[Records that describe objects]
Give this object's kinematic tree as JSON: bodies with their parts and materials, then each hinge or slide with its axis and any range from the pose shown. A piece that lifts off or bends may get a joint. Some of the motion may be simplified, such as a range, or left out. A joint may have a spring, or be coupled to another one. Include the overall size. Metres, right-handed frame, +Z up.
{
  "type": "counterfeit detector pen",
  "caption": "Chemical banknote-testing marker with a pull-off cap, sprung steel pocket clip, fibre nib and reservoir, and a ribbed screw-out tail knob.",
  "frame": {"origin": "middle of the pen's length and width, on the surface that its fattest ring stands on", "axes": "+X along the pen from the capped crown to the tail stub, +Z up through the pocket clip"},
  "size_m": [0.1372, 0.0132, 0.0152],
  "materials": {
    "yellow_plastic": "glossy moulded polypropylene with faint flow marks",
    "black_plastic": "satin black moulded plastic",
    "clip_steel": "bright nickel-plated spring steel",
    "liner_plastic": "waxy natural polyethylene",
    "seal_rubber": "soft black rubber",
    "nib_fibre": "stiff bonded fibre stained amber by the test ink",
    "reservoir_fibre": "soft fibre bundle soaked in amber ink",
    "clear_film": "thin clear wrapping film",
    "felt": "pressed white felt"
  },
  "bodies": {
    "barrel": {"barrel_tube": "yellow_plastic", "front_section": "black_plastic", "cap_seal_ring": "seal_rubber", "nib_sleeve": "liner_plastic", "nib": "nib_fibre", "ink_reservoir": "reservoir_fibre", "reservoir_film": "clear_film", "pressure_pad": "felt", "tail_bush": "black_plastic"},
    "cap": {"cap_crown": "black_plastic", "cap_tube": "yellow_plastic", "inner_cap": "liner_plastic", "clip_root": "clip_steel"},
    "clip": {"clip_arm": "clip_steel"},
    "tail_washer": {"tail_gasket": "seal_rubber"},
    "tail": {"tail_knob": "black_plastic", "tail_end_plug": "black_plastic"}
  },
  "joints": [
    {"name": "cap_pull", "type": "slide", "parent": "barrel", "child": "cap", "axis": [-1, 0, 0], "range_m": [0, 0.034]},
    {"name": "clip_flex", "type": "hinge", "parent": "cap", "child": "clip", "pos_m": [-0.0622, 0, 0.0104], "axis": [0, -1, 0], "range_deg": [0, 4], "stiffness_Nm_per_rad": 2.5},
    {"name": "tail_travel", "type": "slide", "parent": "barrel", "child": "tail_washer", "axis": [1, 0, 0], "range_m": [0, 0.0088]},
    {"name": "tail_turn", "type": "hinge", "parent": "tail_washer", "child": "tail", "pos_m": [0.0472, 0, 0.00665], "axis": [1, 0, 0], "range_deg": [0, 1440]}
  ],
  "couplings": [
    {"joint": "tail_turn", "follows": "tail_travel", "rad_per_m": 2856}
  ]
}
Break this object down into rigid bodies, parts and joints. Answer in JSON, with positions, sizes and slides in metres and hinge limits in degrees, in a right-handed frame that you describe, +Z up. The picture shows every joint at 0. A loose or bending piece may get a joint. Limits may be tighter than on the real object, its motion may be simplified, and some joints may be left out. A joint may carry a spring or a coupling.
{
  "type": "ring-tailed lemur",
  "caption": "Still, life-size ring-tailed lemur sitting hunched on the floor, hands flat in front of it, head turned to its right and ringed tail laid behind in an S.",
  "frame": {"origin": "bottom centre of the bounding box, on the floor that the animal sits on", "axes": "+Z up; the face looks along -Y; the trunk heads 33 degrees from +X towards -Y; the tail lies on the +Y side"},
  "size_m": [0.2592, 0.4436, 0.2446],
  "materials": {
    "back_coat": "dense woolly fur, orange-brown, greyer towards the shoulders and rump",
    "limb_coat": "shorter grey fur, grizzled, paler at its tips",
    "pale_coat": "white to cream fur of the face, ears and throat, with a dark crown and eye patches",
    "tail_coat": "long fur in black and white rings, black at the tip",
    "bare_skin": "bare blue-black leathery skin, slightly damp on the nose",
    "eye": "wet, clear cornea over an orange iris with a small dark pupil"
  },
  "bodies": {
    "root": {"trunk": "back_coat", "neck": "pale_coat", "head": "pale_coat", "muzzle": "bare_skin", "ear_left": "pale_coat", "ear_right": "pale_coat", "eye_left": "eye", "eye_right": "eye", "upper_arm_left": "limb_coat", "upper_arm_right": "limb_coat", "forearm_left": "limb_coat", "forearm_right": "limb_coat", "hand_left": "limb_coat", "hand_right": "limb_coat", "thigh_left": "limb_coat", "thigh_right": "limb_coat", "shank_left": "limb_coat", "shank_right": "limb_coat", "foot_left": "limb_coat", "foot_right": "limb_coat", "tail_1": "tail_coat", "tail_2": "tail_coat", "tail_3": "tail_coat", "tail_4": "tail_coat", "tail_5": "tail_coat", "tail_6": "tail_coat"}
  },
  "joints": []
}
...
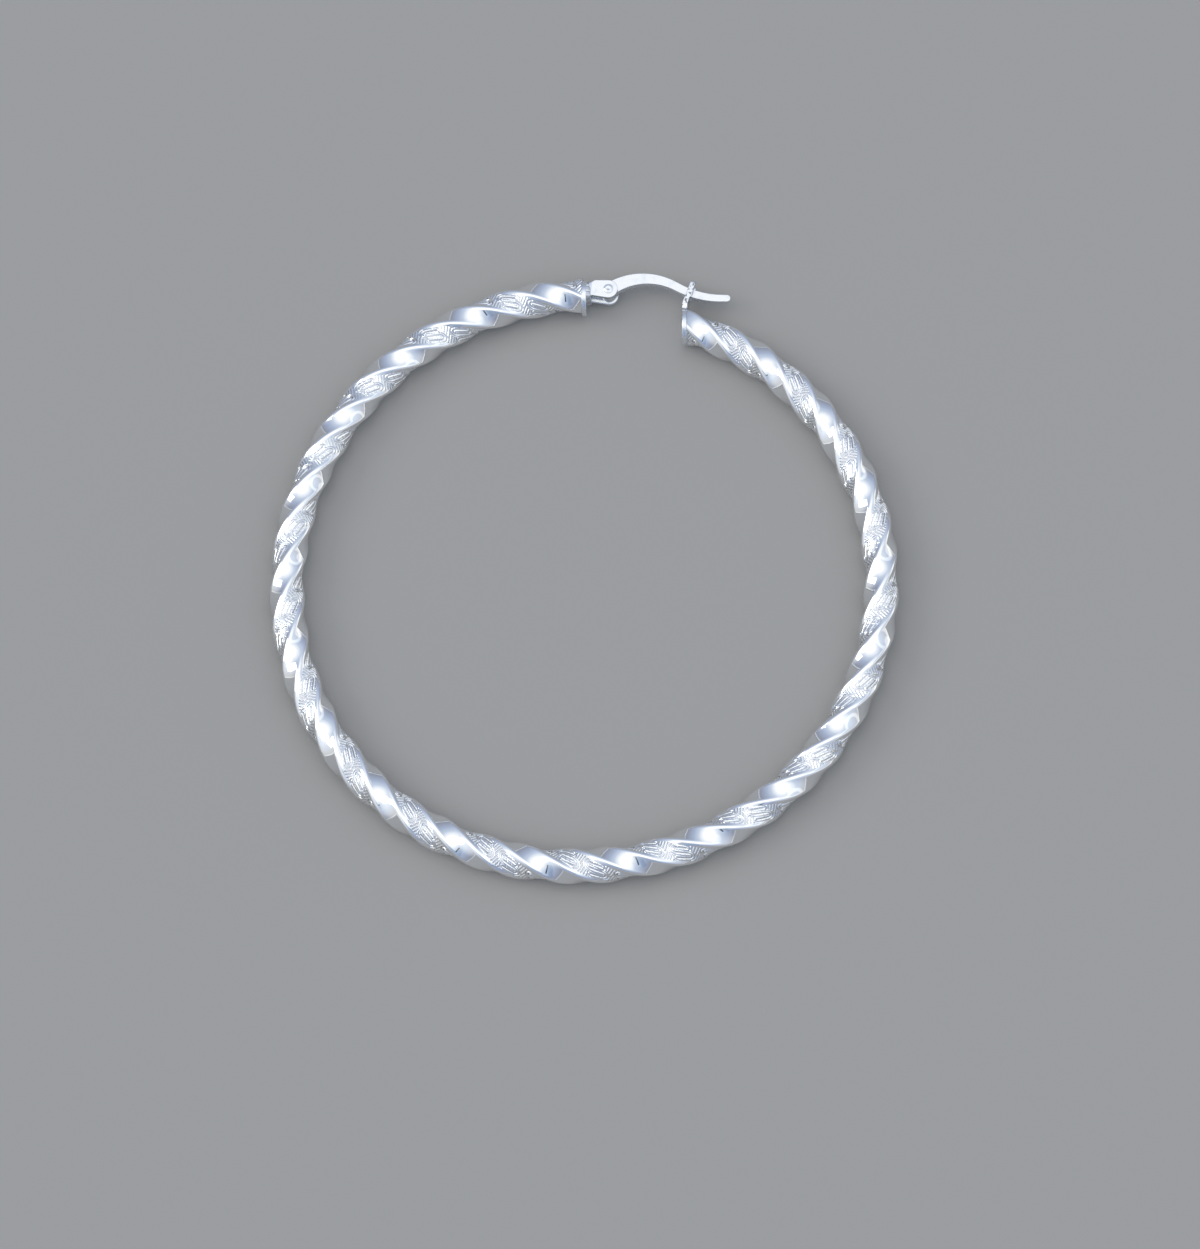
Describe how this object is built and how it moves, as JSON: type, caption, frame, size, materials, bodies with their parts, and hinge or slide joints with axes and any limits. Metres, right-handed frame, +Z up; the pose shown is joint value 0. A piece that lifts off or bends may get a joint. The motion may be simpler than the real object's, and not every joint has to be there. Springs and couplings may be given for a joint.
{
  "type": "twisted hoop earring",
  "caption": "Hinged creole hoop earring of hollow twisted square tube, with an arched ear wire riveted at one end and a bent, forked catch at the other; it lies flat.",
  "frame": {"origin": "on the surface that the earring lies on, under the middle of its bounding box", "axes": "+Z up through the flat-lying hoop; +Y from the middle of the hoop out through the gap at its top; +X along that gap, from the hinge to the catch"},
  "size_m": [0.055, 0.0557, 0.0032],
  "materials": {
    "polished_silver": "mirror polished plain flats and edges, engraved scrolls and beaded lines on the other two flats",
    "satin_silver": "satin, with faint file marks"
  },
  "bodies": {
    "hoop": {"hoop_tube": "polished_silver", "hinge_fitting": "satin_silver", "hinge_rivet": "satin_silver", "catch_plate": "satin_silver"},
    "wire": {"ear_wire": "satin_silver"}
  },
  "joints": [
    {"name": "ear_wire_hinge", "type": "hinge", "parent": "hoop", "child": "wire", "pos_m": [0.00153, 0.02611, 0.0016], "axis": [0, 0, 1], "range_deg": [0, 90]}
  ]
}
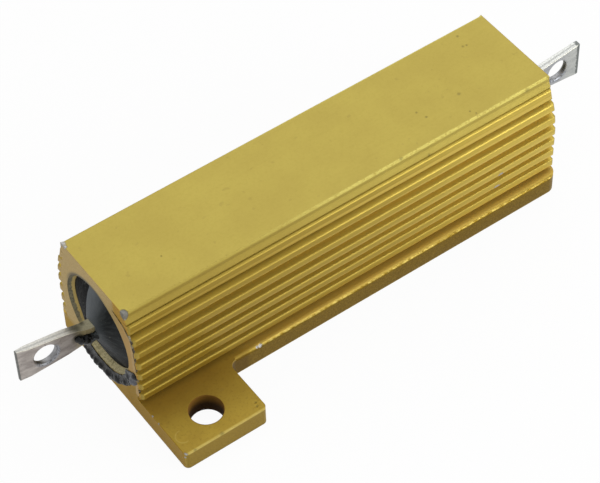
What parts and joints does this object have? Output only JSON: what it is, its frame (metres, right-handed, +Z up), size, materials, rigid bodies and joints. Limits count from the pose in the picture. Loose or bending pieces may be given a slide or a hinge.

Your objective
Extract the span of lines that starts with the line containing "Describe how this" and ends with the line containing "What parts and". Keep it exact and add nothing.

Output
Describe how this object is built and how it moves, as JSON: type, caption, frame, size, materials, bodies with their parts, and hinge or slide joints with axes and any limits. Metres, right-handed frame, +Z up; the pose shown is joint value 0. A piece that lifts off or bends may get a joint. The motion may be simpler than the real object's, and not every joint has to be there. Springs and couplings may be given for a joint.
{
  "type": "twisted hoop earring",
  "caption": "Hinged creole hoop earring of hollow twisted square tube, with an arched ear wire riveted at one end and a bent, forked catch at the other; it lies flat.",
  "frame": {"origin": "on the surface that the earring lies on, under the middle of its bounding box", "axes": "+Z up through the flat-lying hoop; +Y from the middle of the hoop out through the gap at its top; +X along that gap, from the hinge to the catch"},
  "size_m": [0.055, 0.0557, 0.0032],
  "materials": {
    "polished_silver": "mirror polished plain flats and edges, engraved scrolls and beaded lines on the other two flats",
    "satin_silver": "satin, with faint file marks"
  },
  "bodies": {
    "hoop": {"hoop_tube": "polished_silver", "hinge_fitting": "satin_silver", "hinge_rivet": "satin_silver", "catch_plate": "satin_silver"},
    "wire": {"ear_wire": "satin_silver"}
  },
  "joints": [
    {"name": "ear_wire_hinge", "type": "hinge", "parent": "hoop", "child": "wire", "pos_m": [0.00153, 0.02611, 0.0016], "axis": [0, 0, 1], "range_deg": [0, 90]}
  ]
}
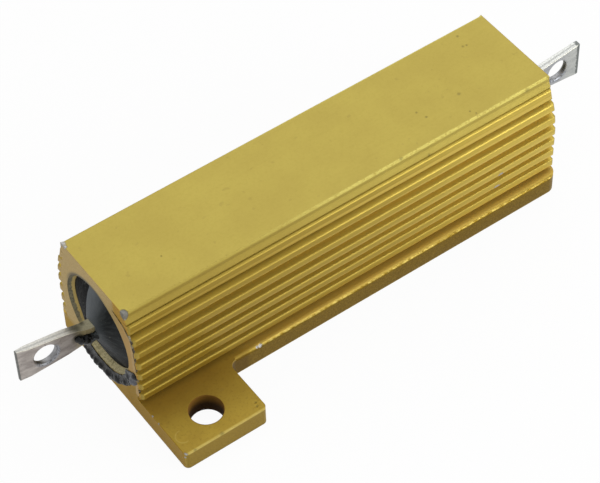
What parts and joints does this object have? Output only JSON: what it is, its frame (metres, right-handed, +Z up), size, materials, rigid bodies and joints. Limits count from the pose in the picture. Loose or bending pieces may be given a slide or a hinge.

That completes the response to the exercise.